Lohnkosten sind 40 Prozent niedriger als in Deutschland

Was die Bereitstellung von Arbeitskraeften generell angeht, erlaeutert McFadyen, habe Schottland wesentliche Vorteile im internationalen Vergleich. Die zunehmend geforderte Flexibilitaet bei Arbeits- und Maschinenlaufzeiten sei durch die grosse Bereitschaft zu Schicht- und Mehrarbeit garantiert. Diese Haltung sei gesellschaftlich fest verankert, wie die vergleichbar seltenen Streiktage belegen.

Compaq als PC-Hersteller Nummer eins nutzt diesen Vorteil, um alle Produktionsaufwendungen fuer seine grosse Angebotspalette innerhalb eines Jahres abzuwickeln. Das erklaert auch, warum zahlreiche Markenanbieter sich hier ansiedeln und nicht den Weg etwa nach Tschechien oder anderen neuen Standorten gehen. Diese Laender werden mittelfristig vor allem fuer Anbieter interessant sein, die Standardprodukte und Clones fertigen wollen.

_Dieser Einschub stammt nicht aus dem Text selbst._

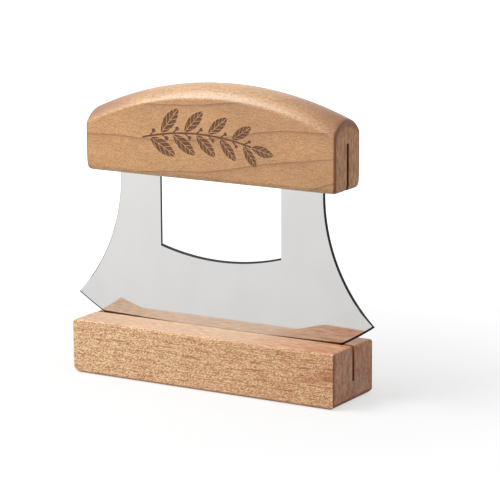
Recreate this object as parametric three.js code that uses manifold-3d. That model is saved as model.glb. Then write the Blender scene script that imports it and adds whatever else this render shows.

Die Qualifikation des schottischen Standorts laesst sich also auch in den Kategorien Produktivitaet, Lohnkosten und Steuern messen. Mit rund 44 Stunden pro Woche und rund 1800 Stunden pro Jahr zaehlen die schottischen Arbeitnehmer zu den fleissigsten Europas. Lohn- und Lohnnebenkosten liegen 20 Prozent unter dem europaeischen Durchschnitt sowie 40 Prozent niedriger als in der Bundesrepublik Deutschland. Mit den Hoechstsaetzen fuer Koerperschaftssteuer von 33 und Einkommenssteuer von 40 Prozent sind die Schotten ebenfalls attraktiv.

Um sich weiter fuer die Zukunft zu ruesten und ihre wirtschaftliche Kompetenz fuer Synergien zu nutzen, gruendeten die grossen IT-Investoren aus UEbersee juengst eine uebergeordnete Vereinigung. Im Zentrum ihrer UEberlegungen steht die Sicherung der Qualifikation. "Eine sehr einflussreiche Initiative in Schottland", meint McFadyen.

*Wingried Gertz ist freier Fachjournalist in Muenchen.

Kurz & buendig

High-Tech-Investoren draengen nach Schottland. Als wichtige Entscheidungskriterien fuer eine Direktinvestition nennen Unternehmen Kundennaehe und Absatzpotential, die stabile Lage, geringe Kosten und das hochqualifizierte Arbeitskraefteangebot. Kaum ein anderes europaeisches Land verfuegt ueber ein derart engmaschiges Netz an Hochschulen wie Schottland. Die Kooperation zwischen Universitaeten, Forschungseinrichtungen und der Industrie gilt als unschaetzbarer Standortvorteil. Mit rund 44 Stunden pro Woche und rund 1800 Stunden pro Jahr zaehlen die schottischen Arbeitnehmer zudem zu den fleissigsten Europas. Ausserdem liegen Lohn- und Lohnnebenkosten 20 Prozent unter dem europaeischen Durchschnitt.